Most students improve on second attempts. They learned from mistakes. That’s the goal of homework.

Some students score worse on later attempts. They’re rushing or guessing. Lost focus. Still valuable data about work habits.

I look at the best attempt for grading purposes but review all attempts for understanding their learning process.

Setting Up Result Alerts

Some teachers want notifications when students complete homework. Blooket doesn’t have built-in alerts.

But you can check the results proactively. Set a phone reminder to check results at specific times.

“Check homework results: 8pm tonight.” The phone buzzes. You check. It takes two minutes. Move on.

I check results once the evening homework is due and once the next morning before school. Catches both on-time and late submissions.

Parent Communication Using Results

Parent emails asking how their kid is doing? Screenshot the homework results. Send it.

Shows completion status. Shows scores. Shows effort across multiple assignments if you include multiple screenshots.

Concrete data beats vague statements like “they’re doing fine” or “they need to work harder.”

Parents see their kid complete only two of eight homework assignments? That’s a data-driven conversation starter.

I share homework results at conferences. Parents appreciate seeing actual evidence of work habits and understanding.

FAQs

Q: Can students see their own homework results?

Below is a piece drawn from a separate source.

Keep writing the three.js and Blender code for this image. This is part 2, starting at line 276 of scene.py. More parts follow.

A: Depends on your Blooket settings. Some schools show students their scores. Others keep it teacher-only. Check your configuration.

Q: How long do homework results stay in the system?

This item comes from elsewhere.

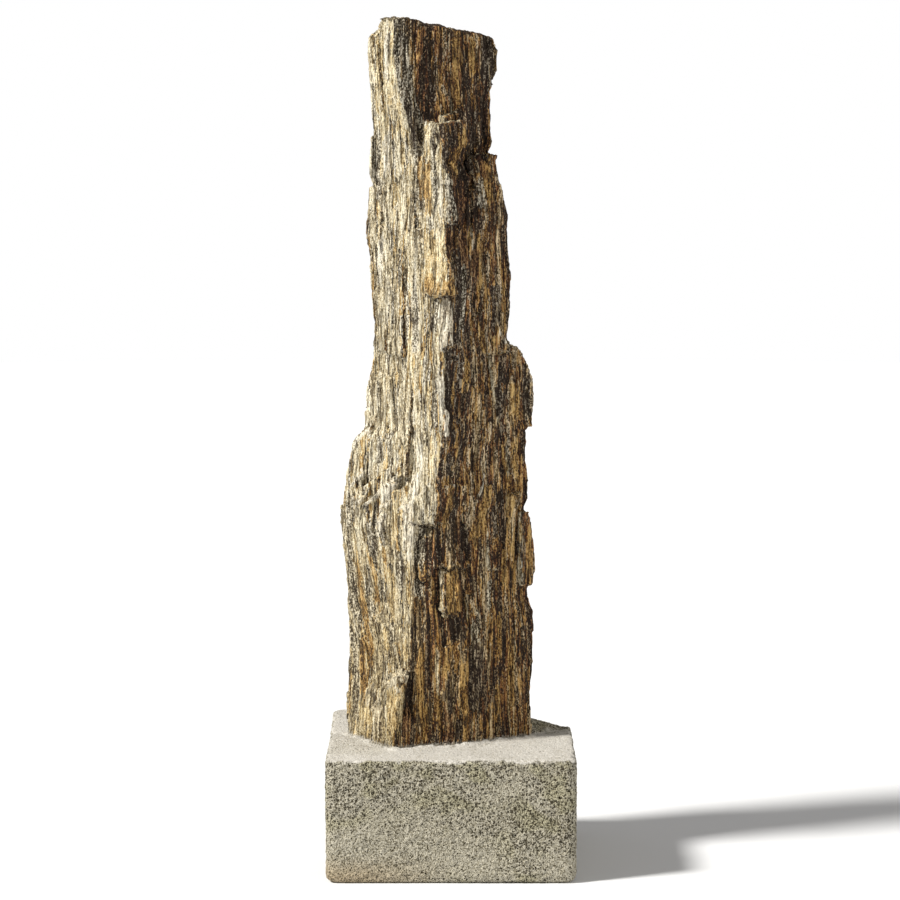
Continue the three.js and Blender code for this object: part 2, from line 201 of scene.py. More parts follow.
# The layers that show on the front, each a strip along the grain: x and z of its lower end, x and z of its
# upper end, and its width. The black and rust strips that lie in the hollows and under the slabs are partly
# painted shade.
STRIPS = {
    "cream": [
        (-12, 661, -12, 695, 6), (-6, 532, -6, 579, 11), (-8, 448, -9, 507, 6), (-41, 318, -39, 397, 9),
        (-70, 346, -67, 372, 6), (-35, 402, -35, 437, 6), (-64, 700, -66, 760, 7),
        (-74, 596, -72, 640, 6), (-65, 760, -68, 845, 5), (9, 512, -8, 530, 5),
        (-72, 186, -46, 205, 12), (-93, 160, -75, 182, 5), (-71, 138, -71, 172, 9),
        (-58, 186, -53, 196, 12), (-88, 367, -54, 399, 5), (-52, 367, -25, 393, 5),
        (-104, 425, -86, 446, 5), (-107, 378, -88, 401, 5), (-70, 345, -66, 390, 5),
        (-44, 352, -38, 384, 7),
    ],
    "grey": [
        (-31, 661, -37, 745, 8), (-18, 706, -18, 742, 5), (-17, 671, -17, 695, 5),
        (-2, 654, -2, 695, 9), (29, 667, 29, 694, 9), (10, 546, 10, 625, 4), (-16, 547, -16, 576, 8),
        (-36, 527, -37, 586, 7), (-17, 448, -17, 491, 4), (-101, 255, -101, 376, 6),
        (-97, 140, -98, 300, 8), (-83, 233, -83, 305, 5), (-79, 137, -79, 172, 5),
        (-75, 310, -74, 360, 6), (-65, 397, -66, 440, 6), (-76, 402, -76, 440, 5),
        (-78, 800, -78, 838, 6), (-63, 820, -63, 850, 5), (-75, 675, -75, 752, 6),
        (-31, 275, -31, 350, 12), (40, 262, 40, 290, 6), (25, 232, 24, 256, 8), (-50, 285, -46, 322, 8),
        (-58, 225, -58, 262, 5),
    ],
    "straw": [
        (-73, 765, -77, 840, 6), (-60, 775, -61, 850, 5), (-25, 716, -25, 748, 6),
        (-21, 397, -21, 437, 7), (-23, 448, -24, 491, 4), (-66, 740, -66, 795, 6),
        (-57, 250, -60, 300, 7), (-56, 330, -55, 375, 5), (-95, 320, -96, 342, 6),
        (-55, 138, -55, 184, 12), (-87, 138, -88, 164, 11), (-46, 210, -45, 235, 5),
        (-52, 744, -52, 768, 6), (-45, 660, -45, 682, 6), (-16, 596, -17, 640, 22),
    ],
    "ochre": [
        (-14, 580, -15, 598, 25), (-31, 676, -31, 716, 7), (-24, 661, -25, 711, 8), (6, 702, 8, 745, 7),
        (37, 672, 37, 718, 8), (16, 622, 16, 660, 5), (27, 600, 26, 641, 3), (25, 577, 29, 600, 5),
        (54, 546, 47, 620, 4), (30, 527, 29, 552, 6), (43, 524, 42, 542, 5), (10, 490, 12, 522, 5),
        (1, 467, 1, 495, 3), (6, 397, 2, 438, 4), (23, 457, 21, 482, 4), (65, 453, 62, 486, 10),
        (64, 320, 52, 425, 5), (66, 377, 62, 435, 6), (68, 276, 66, 320, 4), (82, 300, 82, 345, 5),
        (32, 340, 35, 390, 9), (24, 330, 26, 346, 9), (-4, 346, -4, 392, 6), (3, 260, 3, 308, 13),
        (-18, 208, -17, 290, 6), (-4, 198, -3, 228, 8), (12, 160, 13, 211, 10), (49, 208, 50, 254, 5),
        (63, 160, 62, 229, 6), (48, 136, 50, 178, 9), (76, 134, 75, 157, 6), (-32, 160, -31, 225, 8),
        (-27, 137, -27, 168, 9), (-9, 137, -13, 172, 6), (14, 130, 14, 158, 5), (-27, 291, -26, 310, 6),
        (-88, 250, -94, 312, 7), (-80, 215, -88, 250, 6), (-73, 262, -77, 312, 5),
        (-90, 166, -90, 222, 5), (4, 775, 4, 852, 5), (20, 800, 20, 838, 8), (46, 800, 46, 830, 4),
        (57, 275, 54, 326, 4),
    ],
    "rust": [
        (-3, 626, -3, 654, 12), (12, 655, 13, 697, 13), (22, 600, 21, 626, 10), (10, 616, 11, 652, 9),
        (9, 330, 9, 361, 4), (-1, 229, -4, 258, 4), (-45, 137, -44, 170, 8), (-3, 128, -3, 174, 9),
        (74, 138, 74, 176, 7), (-9, 812, -9, 838, 4), (-19, 210, -19, 262, 4), (29, 800, 29, 835, 5),
        (33, 700, 32, 760, 5),
    ],
    "black": [
        (-20, 548, -20, 574, 4), (-15, 730, -15, 747, 8), (-4, 706, -4, 752, 9), (33, 724, 34, 745, 12),
        (20, 698, 19, 718, 10), (4, 532, 4, 625, 8), (46, 546, 42, 592, 8), (-3, 463, -3, 528, 6),
        (5, 463, 5, 516, 5), (-3, 397, -1, 460, 5), (5, 400, 8, 462, 5), (48, 457, 47, 507, 6),
        (60, 502, 60, 527, 8), (76, 455, 75, 515, 7), (15, 315, 15, 345, 6), (4, 330, 4, 382, 7),
        (49, 330, 47, 377, 9), (4, 234, 3, 256, 8), (52, 134, 52, 148, 12), (25, 157, 25, 230, 14),
        (-43, 170, -42, 196, 10), (-39, 193, -35, 255, 5), (0, 157, -1, 193, 7), (7, 130, 6, 155, 6),
        (-12, 312, -11, 350, 4), (-36, 733, -43, 775, 8), (35, 790, 36, 838, 12), (18, 706, 22, 766, 8),
        (-20, 775, -16, 820, 6),
    ],
}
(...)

A: Indefinitely as far as I know. I have results from homework assigned two years ago still accessible.

Q: Can I edit results after students complete homework?

A: No. Results are locked once submitted. If there’s an error, you’ll need to reassign and re-grade.

Q: What if results show incomplete but the student insists they finished?

A: Check their device. Check their internet connection logs if necessary. Usually it’s user error but tech glitches do happen occasionally.

Viewing homework results in Blooket gives you instant data on who’s doing the work, who’s learning the content, and who needs help immediately.